The pastor had abit of things to say to charismaniacal belief. In my context, it's the sort of behaviour that compells weird kids to tell me to shape up or I'll burn in hell forever (I used to tell them I'd just probbaly get junked in a room with hot biker chicks bringing down the house to Cradle of Filth's filth). Well, his theory/belief was that these people felt condemned themselves, because they constantly thought about sin and retribution and therefore had to condemn other people, i.e. harmless little girls like me. Well whatever. I'm not here to give a sermon, and I'm not in any position to either.
Hypocite; sacrilegious, immoral, iconoclastic whatever.
I think I believe in a God because she's better then anything else there is to believe in.
You know. Everything else is so transiet. Causes are transient, fame is the ultimate fugitive, money never ceases to change hands... you get the idea.

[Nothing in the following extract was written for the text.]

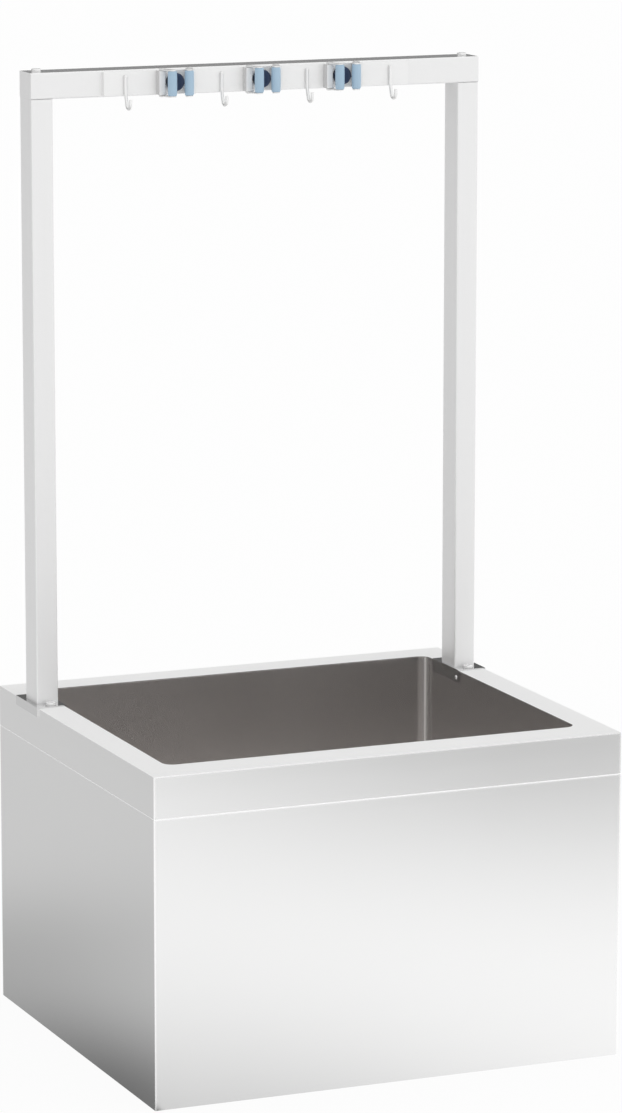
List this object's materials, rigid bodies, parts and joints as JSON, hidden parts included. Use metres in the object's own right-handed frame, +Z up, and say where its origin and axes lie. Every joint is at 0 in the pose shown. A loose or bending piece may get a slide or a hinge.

I'm not very good at expressing how I feel about faith and all.
Think I'll not bug anymore people.
Religion never ceases to make people uncomfortable. It always makes me uncomfortable too. It's allright for me to write about it like that, because I'm not going to be obliged to respond, but in a real life situation, I usually try my best to avoid it.

I've got all these undeveloped abstract ideas i've yet to sort out...
***

I sourced out some travel material on Vietnam.
I really want to go.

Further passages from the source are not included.